Different from the NZ and TMAZ, the HAZ merely undergoes thermal cycle during FSW, and thus the grains of HAZ keep elongated while a bit coarser in comparison to BM (as shown in Figure 10a,b). Apart from the grain growth, significant coarsening of η (η’) can also be found in the HAZ, the mean size of η (η’) increases to ~75 nm for the C-FSW joint (Figure 10c) and ~20 nm for the S-FSW joint (Figure 10d). The welding temperature of HAZ is not high enough for dissolving the strengthening precipitates [21,25], and the initial fine η (η’) gets coarsened owing to the FSW heating. However, the final morphology of η (η’) in the HAZ mainly depends on the cooling rate during FSW, and increasing the cooling rate is beneficial for restraining the coarsening of η (η’) [23]. In comparison to C-FSW, the lower heat input of S-FSW is beneficial for increasing the cooling rate [26], and meanwhile, the relatively cold stationary shoulder is thought to heat sink [27], which also enhances the cooling rate of S-FSW. As a result, the faster cooling rate shortens the time for the coarsening of η (η’), leading to finer microstructures of HAZ for the S-FSW joint.

3.3. The Mechanical Characterizations of FSW Joints

Figure 11 exhibits the profiles of hardness for the C-FSW/S-FSW joints, both hardness curves are “W” shape.
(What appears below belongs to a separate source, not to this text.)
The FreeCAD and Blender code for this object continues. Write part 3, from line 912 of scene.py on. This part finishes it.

Compared with BM, the dissolution of fine η (η’) significantly decreases the precipitation strengthening [28], reducing the hardness of NZ. As to the C-FSW joint, the average hardness in the NZ is 137 HV, which is 15 HV lower than BM. In comparison, the NZ of the S-FSW joint gets strengthened because of the decreased grain size, and the average hardness is increased to 142 HV. The softening in the HAZ/TMAZ is mainly caused by the coarsening of strengthening precipitates [29], and the HAZ becomes the lowest hardness zone (LHZ) in this work. The coarsened η (η’) could not strengthen the HAZ effectively, and therefore, the average hardness in the HAZ is merely 115 HV for the C-FSW joint. By contrast, the faster cooling rate of S-FSW strengthens the HAZ, the average hardness is increased to 124 HV. In a word, compared with the C-FSW joint, the overall hardness for the S-FSW joint is higher, moreover, the width of the soft region in the S-FSW joint becomes narrower.

Similar to the results of hardness, the tensile properties of the S-FSW joint are enhanced compared with the C-FSW joint (

Table 2. Tensile properties of BM and FSW joints.
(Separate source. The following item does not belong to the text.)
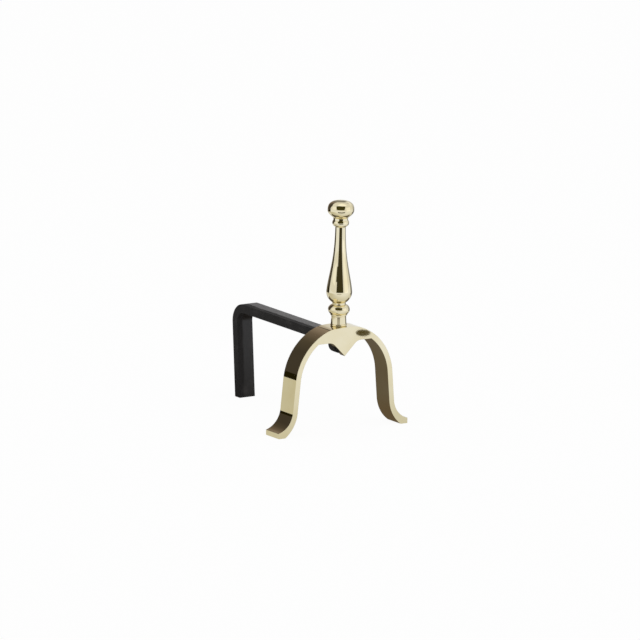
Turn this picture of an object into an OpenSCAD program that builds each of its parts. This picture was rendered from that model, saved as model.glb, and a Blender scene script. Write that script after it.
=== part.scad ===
// Andiron for an open hearth. A polished brass arch with a turned brass column stands in front.
// A flat iron log bar runs back from it and is bent down to a single rear leg.
// Millimetres. X runs across the hearth, -Y faces the room and +Z is up.
// The origin lies on the hearth, under the middle of the whole andiron.

/* [Overall] */
// Depth from the front face of the arch to the back of the bar's rear bend
overall_d = 261; // [235:1:420]
// Height of the top of the crown above the hearth
crown_z = 144.3; // [141:0.1:155]

/* [Arch] */
// Depth of the arch, front to back
arch_d = 32; // [30:1:40]
// Thickness of the cast band
band_t = 7.6; // [6.6:0.1:9]
// Outer radius of the nearly flat crown
crown_r = 268; // [240:1:300]
// Half of the angle that the crown's curve covers, in degrees
crown_half = 3.5; // [3:0.1:4]
// Outer radius of the shoulder on each side of the crown
shoulder_bend_r = 37.7; // [35:0.1:40]
// Slope of the band where each shoulder ends, in degrees
shoulder_bend_end = 18; // [16:0.5:20]
// Outer radius of each haunch
haunch_r = 76.9; // [75:0.1:78]
// Outward lean of each leg, in degrees
leg_splay = 5.2; // [4:0.1:6]
// Height at which each leg starts to flare into its foot
flare_z = 34.2; // [32:0.1:38]
// Radius of the hollow curve on top of each foot
foot_top_r = 30.5; // [28:0.5:31]
// Radius of the curve under each foot
foot_under_r = 46; // [43:0.5:48]
// Distance of each toe from the middle of the arch
foot_reach = 105; // [102:0.5:108]

/* [Apron] */
// Thickness of the pointed plate at the front of the crown
apron_t = 11; // [10:0.5:13]
// Height of the point
point_z = 104.6; // [103:0.1:108]
// Height of the level edge beside the point
scallop_z = 124.8; // [123:0.1:126]
// Radius between the point's slope and that edge
scallop_r = 14; // [8:0.5:20]

/* [Log bar] */
// Width of the flat iron
bar_w = 25; // [20:1:28]
// Thickness of the flat iron
bar_t = 12; // [10:0.5:12]
// Height of the bar's top face above the hearth
bar_z = 132; // [130:0.5:133]
// Outer radius of the rear bend
rear_bend_r = 26; // [20:1:34]
// Outer radius of the tight front bend
front_bend_r = 14; // [13:0.5:14]
// How far the turned-down front end reaches below the bar's top face
front_drop = 25.3; // [25:0.1:27]
// Slope of the rear leg, whose foot stands forward of its bend, in degrees
rear_rake = 5.5; // [0:0.5:8]

/* [Column] */
// Distance of the column's axis behind the front face of the arch
column_set = 17.2; // [17.2:0.1:18]
// Height of the base socket
base_h = 14; // [13:0.1:18]
// Height of the ring
ring_h = 19.4; // [18:0.1:20]
// Height of the stem
stem_h = 104.8; // [90:0.2:160]
// Height of the collar
collar_h = 12.4; // [11.5:0.1:14]
// Height of the knob
knob_h = 24; // [22:0.1:26]
// Greatest radius of the stem, at its shoulder
shoulder_r = 17.6; // [14:0.1:20]
// Greatest radius of the knob
knob_r = 18.2; // [15:0.1:19]

/* [Fixings] */
// Thread diameter of the tie rod
rod_d = 6; // [5:1:6]
// Thread diameter of the bar's screw
screw_d = 5; // [4:1:5]
// Length of the bar's screw under its head
screw_len = 20; // [18:1:21]

/* [Hidden] */
$fn = 96;
brass = [0.88, 0.81, 0.6];
iron = [0.14, 0.13, 0.13];
steel = [0.5, 0.5, 0.52];

// A point at radius r and angle a from a centre c.
function polar(c, r, a) = [c[0] + r * cos(a), c[1] + r * sin(a)];
// Points along a circle about c, from angle a0 to a1 in n steps. The first point can be left
// out where an edge already ends there.
function arc(c, r, a0, a1, n, first = 0) =
    [for (i = [first:n]) polar(c, r, a0 + (a1 - a0) * i / n)];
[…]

Samples	Yield Strength, YS (MPa)	Ultimate Tensile Strength, UTS (MPa)	Total Elongation, TE (%)
BM	498 ± 5	556 ± 5	18.2 ± 0.8
C-FSW	264 ± 8	404 ± 11	5.1 ± 0.4
S-FSW	302 ± 3	445 ± 7	7.6 ± 0.6

). The yield strength increases from 264 MPa for the C-FSW joint to 302 MPa for the S-FSW joint, and meanwhile, a 40 MPa increase in the ultimate tensile strength can be also obtained by utilizing S-FSW. And the joint strength efficiency of C-FSW and S-FSW are 60% and 80%, respectively.
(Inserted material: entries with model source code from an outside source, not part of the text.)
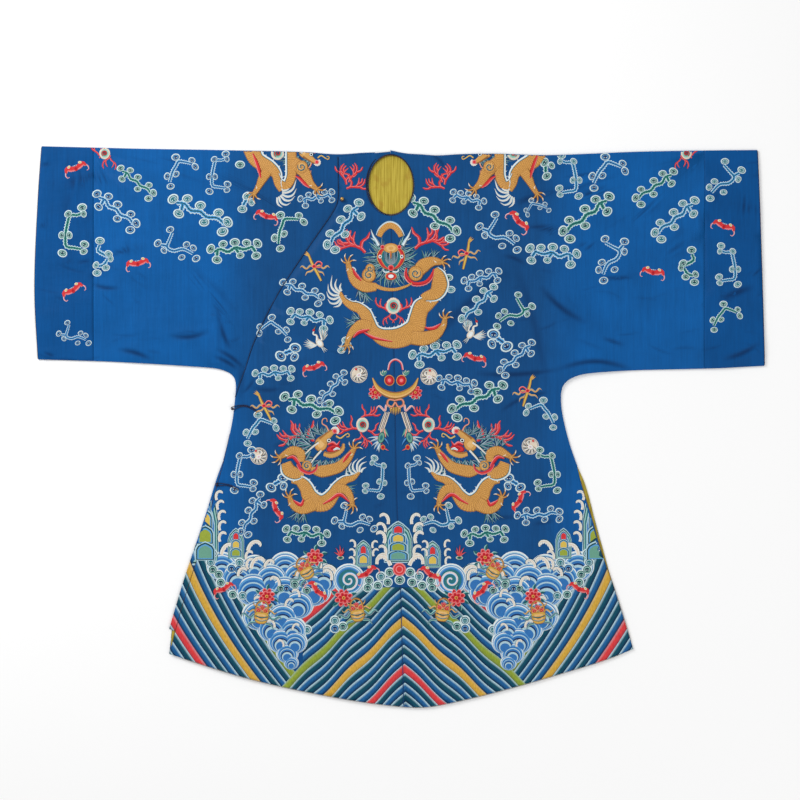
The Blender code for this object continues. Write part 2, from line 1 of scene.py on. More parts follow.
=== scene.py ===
"""The finish of a silk dragon robe that lies flat, front side up.

Metres, +Z up, -X the wearer's right and +Y the shoulder line, as in the CAD frame. Cloth and trims are
finer walls on the forms of their CAD nodes. The embroidery is laid flat, motif by motif, and then
dropped onto the cloth.
"""

import math

import bmesh
import bpy
import numpy as np
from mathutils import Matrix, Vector, noise
from mathutils.bvhtree import BVHTree


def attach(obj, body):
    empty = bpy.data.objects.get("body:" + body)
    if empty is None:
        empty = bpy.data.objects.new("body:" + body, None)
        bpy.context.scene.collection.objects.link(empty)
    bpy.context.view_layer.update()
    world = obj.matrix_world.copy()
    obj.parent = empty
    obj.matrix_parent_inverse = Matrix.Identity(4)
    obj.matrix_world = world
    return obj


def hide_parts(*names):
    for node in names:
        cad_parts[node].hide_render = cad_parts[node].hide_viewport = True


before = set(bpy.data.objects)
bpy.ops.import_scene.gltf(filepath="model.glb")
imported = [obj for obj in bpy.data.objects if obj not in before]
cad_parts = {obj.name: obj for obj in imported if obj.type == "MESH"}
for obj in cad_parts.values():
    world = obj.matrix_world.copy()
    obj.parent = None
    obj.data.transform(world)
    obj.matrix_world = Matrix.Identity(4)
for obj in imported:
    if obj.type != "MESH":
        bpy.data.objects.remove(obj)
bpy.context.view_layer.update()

MM = 0.001
FRONT_FROM = 0.0012  # the front layers begin between these two heights
FRONT_FULL = 0.0026
FRONT_ABOVE = 0.0015  # faces above this height belong to the front
CLOTH_TOP = 0.0030  # the lowest height that a stitch may lie on
SEAM_REACH = 0.002  # a stitch looks this far to each side for cloth, so that it spans a seam
EYE_LENS = 100.0
EYE_SENSOR = 36.0
FIELD = 2.0  # width of what the camera takes in
FIELD_MIDDLE = (0.0006, 0.068)


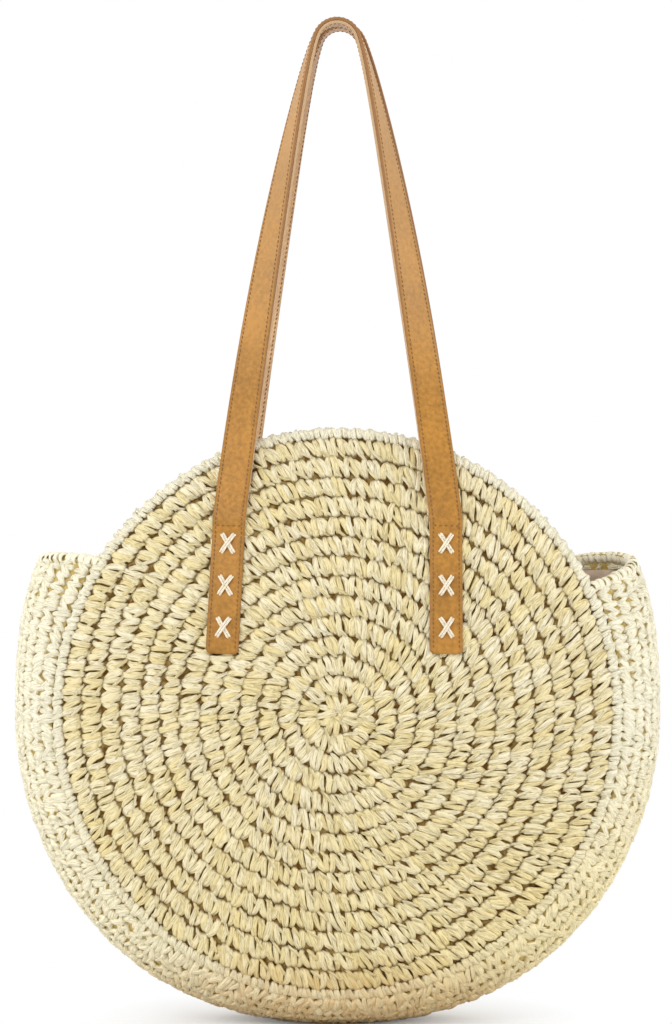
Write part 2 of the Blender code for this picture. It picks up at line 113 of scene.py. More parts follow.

Generally speaking, the fracture tends to occur in the LHZ [30], however, all the FSW joints fail inside the NZ at this time. Figure 12 shows the typical failure morphologies of FSW joints, and it seems that the unusual failure is related to the hook defect. The crack propagates along the hook defect into the NZ, and hence the failure feature of the FSW joint is similar to the shape of the hook defect (Figure 12a): sharp-angled feature for the C-FSW joint and flat feature for the S-FSW joint. The shape of the hook defect can influence the effective sheet thickness (EST), which refers to the minimum distance from the hook tip to the top surface of the upper sheet [31]. As to the C-FSW joint, the EST is small due to the upward bending of the hook defect, decreasing the tensile strength of the joint. By contrast, the flat hook defect increases the EST, enhancing the tensile strength of the S-FSW joint. Furthermore, the morphology of the hook defect also affects the plasticity of the joint: both the tear-ridges and dimples can be detected in the fracture surface of the C-FSW joint, (Figure 12b), thus the mixed fracture occurs during the tensile test [32]. In comparison, the fracture surface of the S-FSW joint is characterized by numerous fine dimples, which indicates that the mode of failure is ductile [33]. In short, compared with the flat hook defect, the sharp-angled hook defect is easy to cause the stress concentration, changing the mode of failure and deteriorating the total elongation of the FSW joint (8%/5% for the S-FSW/C-FSW joints).

4. Conclusions

• The surface of the joint became smooth by using S-FSW, and moreover, the SAZ of the S-FSW joint was eliminated. The material flow mode was changed by the application of stationary shoulder, resulting in the formation of the flat hook defect.
• Compared with C-FSW, the grain size in the NZ decreased and the coarsening of strengthening precipitates in the HAZ was inhibited owning to the lower welding heat input of S-FSW. And both the hardness and tensile strength of the S-FSW joint were enhanced in comparison to the C-FSW joint due to the finer microstructures.
• All the FSW joints got fractured inside the NZ because of hook defect, and the plasticity of the FSW joints was controlled by the shape of the hook defect. In comparison to the flat hook defect of the S-FSW joint, the sharp-angled hook defect decreased the total elongation of the C-FSW joint further.